Más nítidos son los recuerdos de años después del niño arrodillado junto a su hermana ante un arcón que su padre abre con cuidado para extraer de él un tambor. «Pero aquel no era un tambor normal, no para un niño de Salamanca, ni siquiera para un gallego. No era un tambor de juguete. Era un tambor de verdad. De madera y piel de cabra curtida. Mi hermana se aburrió pronto de él, pero yo tuve, parece, esa paciencia que no parpadea para aprender, al menos, dos toques. «Este es el de Alcañiz», me dijo mi padre. Y me lo tocó. Luego me enseñó el otro. Yo sentía el orgullo íntimo e infantil de quien acaba de recibir un secreto que no todos conocen, y que se transmitía, por lo visto, a golpes, que es como los secretos en general se desvelan. Recuerdo también que me dijo: «Dicen que Buñuel lleva un tambor cuando viaja, para romper la hora cuando toca, esté donde esté, aunque sea en Nueva York». Me lo dijo con la misma mística susurrada con que un mayor te decía en el recreo: «De este cromo sólo hay dos en el mundo; si te lo cambio, tienes que darme por lo menos seis». Yo no sabía quién era Buñuel, así que no supe inventarle cara, pero me lo imaginaba en Nueva York, en el Palace o en algún otro lugar que saliera en las películas de Fred Astaire, con un baúl como el de mi abuela para llevar el tambor de aquí para allá, toca que te toca de suite en suite, alarmando, digo yo, al resto de huéspedes y a algún empleado cimbreante dispuesto a hacerse el tonto a cambio de unos dólares. Poco familiarizado aún con el cambio de hora, no supe imaginar una escena aún más madrugadora y, por tanto, sobresaltada, en alguna aurora de abril frente a Central Park. Me llevé aquellos toques conmigo y no los he olvidado, ese repiqueteo rítmico de pausas elocuentes que este mismo viernes, si todo se pone de cara, intentaré rescatar de su sueño».

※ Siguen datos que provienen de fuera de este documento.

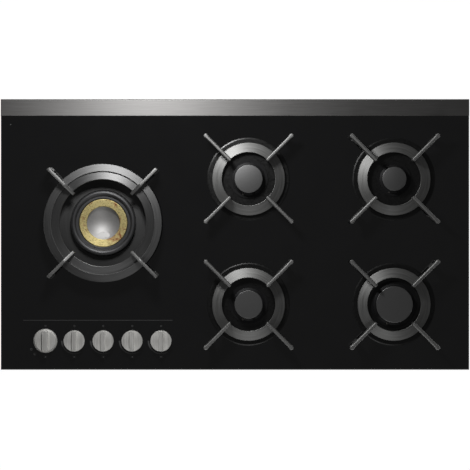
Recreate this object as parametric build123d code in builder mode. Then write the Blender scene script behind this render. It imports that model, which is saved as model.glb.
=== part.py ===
from build123d import *
import os
from collections import namedtuple
from math import cos, pi, radians, sin, sqrt

os.makedirs("parts", exist_ok=True)

# Built-in gas cooktop, in millimetres.  +X to the right, +Y to the back, +Z up.
# The origin is at the centre of the cooktop, on the worktop that its seal lies on.

# ---------------------------------------------------------------- driving dimensions

# glass plate, sealing tape and steel strip
HOB_WIDTH = 900.0
HOB_DEPTH = 520.0
GLASS_THICK = 8.0
GLASS_BEVEL = 1.2
SEAL_THICK = 2.0
SEAL_BAND = 10.0
SEAL_INSET = 3.0
TRIM_DEPTH = 32.0
TRIM_SHEET = 1.2
BOND_GAP = 0.3

# bottom box that hangs in the worktop cut-out, which the glass laps all round
CUTOUT_SIDE_LAP = 20.0
CUTOUT_FRONT_LAP = 15.0
CUTOUT_CLEARANCE = 6.0
BOX_BELOW = 48.0
BOX_SHEET = 1.0
BOX_FLANGE = 14.0
POCKET_WIDTH = 50.0
POCKET_DEPTH = 70.0
POCKET_HEIGHT = 24.0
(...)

Años más tarde volvió a tocar en Alcañiz sobre sus 18 años con vaqueros rotos debajo de la túnica uniendo modernidad y tradición. «Quería enseñarle los toques a mi hermano pequeño y transmitirle el mismo secreto en morse que una vez recibiera yo. Y no he regresado, me temo, hasta el día de hoy, en que vuelvo, algo avergonzado, para recuperar olores, sonidos, sabores viejos -y, por tanto, nuevos-, y a cerrar acaso uno de esos círculos que en realidad no se cierran nunca, porque abren otros círculos, que abren otros círculos, que cierran otros. Así es como la vida se escribe, por su cuenta y espantando planes».